Dominating ball possession during football matches may be a feature of successful English Premier League (EPL) teams. Yet, supporting evidence remains unclear. This study aimed to identify which performance indicators falling under the umbrella of possession separate teams that finish at the top versus teams that finish at the bottom of the EPL. Aggregated technical data for defending, midfield and attacking units obtained from all EPL matches played in one season were analysed. Decision tree induction was applied to a training dataset (N = 149). The final model involved five splits (Rsquare = 0.662). The variable with the largest contribution to the final decision tree model was total successful short passes made by defenders (G2 = 115). The second largest contribution was successful passes made in the opposition half by midfielders (G2 = 13), the third variable that contributed was unsuccessful passes opposition half made by defenders (G2 = 8). All other selected variables made negligible contributions (G2 < 2). This study provides novel findings suggesting that successful EPL teams utilise defenders to build-up play. Maintaining possession via short passes permits the attacking team to move the opponents around the pitch and wait for attacking opportunities to emerge.

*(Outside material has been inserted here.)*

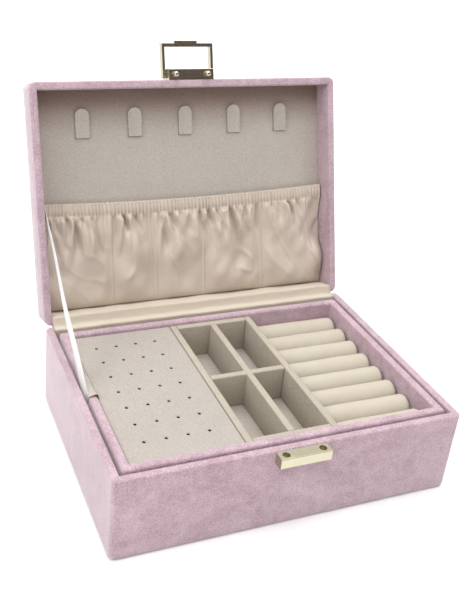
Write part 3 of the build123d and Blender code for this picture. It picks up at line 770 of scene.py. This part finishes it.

This study examined changes in physical match performance of six players from an English Championship League team across the competitive season and examined the effect of team possession. Sprint and high intensity distances and frequency of efforts were all greatest in early-season, and were significantly reduced in both mid-and-late-season phases (all p < 0.0001). None of these variables were, however, related to team possession (p range = 0.2759 to 0.7411). Total distance covered on the other hand was sustained and did not significantly change over the season phases (p = 0.9219), but it was negatively associated with possession (p = 0.0080). This association suggests that physical demands were lower when this team was in possession of the ball. In summary, evidence of residual fatigue at mid-and-late-season was obtained from sprint and high intensity variables. Given possession was associated with a reduced total distance covered during matches, it may be speculated that better quality teams are able to maintain possession for longer periods of matches and thus require less recovery time due to reduced physical match demands.
Technical and physical performance over an English Championship League season
The English Championship League (ECL) has a demanding ten-month schedule exposing players to residual fatigue if they play the majority of matches, which could reduce physical and technical match performance towards the end of the season. Over one season we studied 11 ECL players who played the majority of matches to see if differences in physical and technical performance occurred.
From the home matches analysed, only total distance covered was different, it was highest at mid-season (December) compared to two months later (February). Team possession remained stable throughout the season and the relative total distance covered by the team was calculated to be less (72metres per minute) when the team were in possession. In summary, maintaining possession during matches may reduce physical demands imposed on players and help preserve performance throughout the season.
A Comparison of Physical and Technical Match Performance of a Team Competing in the English Championship League and Then the English Premier League Following Promotion
The changes in match demands when a team is promoted from the English Championship League (ECL) to the English Premier League (EPL) remain unknown. To date, estimates of between league differences are made using different teams. This study explores differences in physical and technical performance of players who competed in the ECL and then the EPL following promotion.
Although total distance covered over the season was the only measure to significantly differ between the ECL and EPL, the 3% increase in total distance in the EPL was deemed practically non-significant. In the EPL, players had an extra 57 ± 6 hours between matches, yet this had little effect on total, sprint and high intensity distances. In summary, higher league standard may not require greater physical capacity and developing a tactical strategy to suit the ability of players that is sustainable across leagues is important.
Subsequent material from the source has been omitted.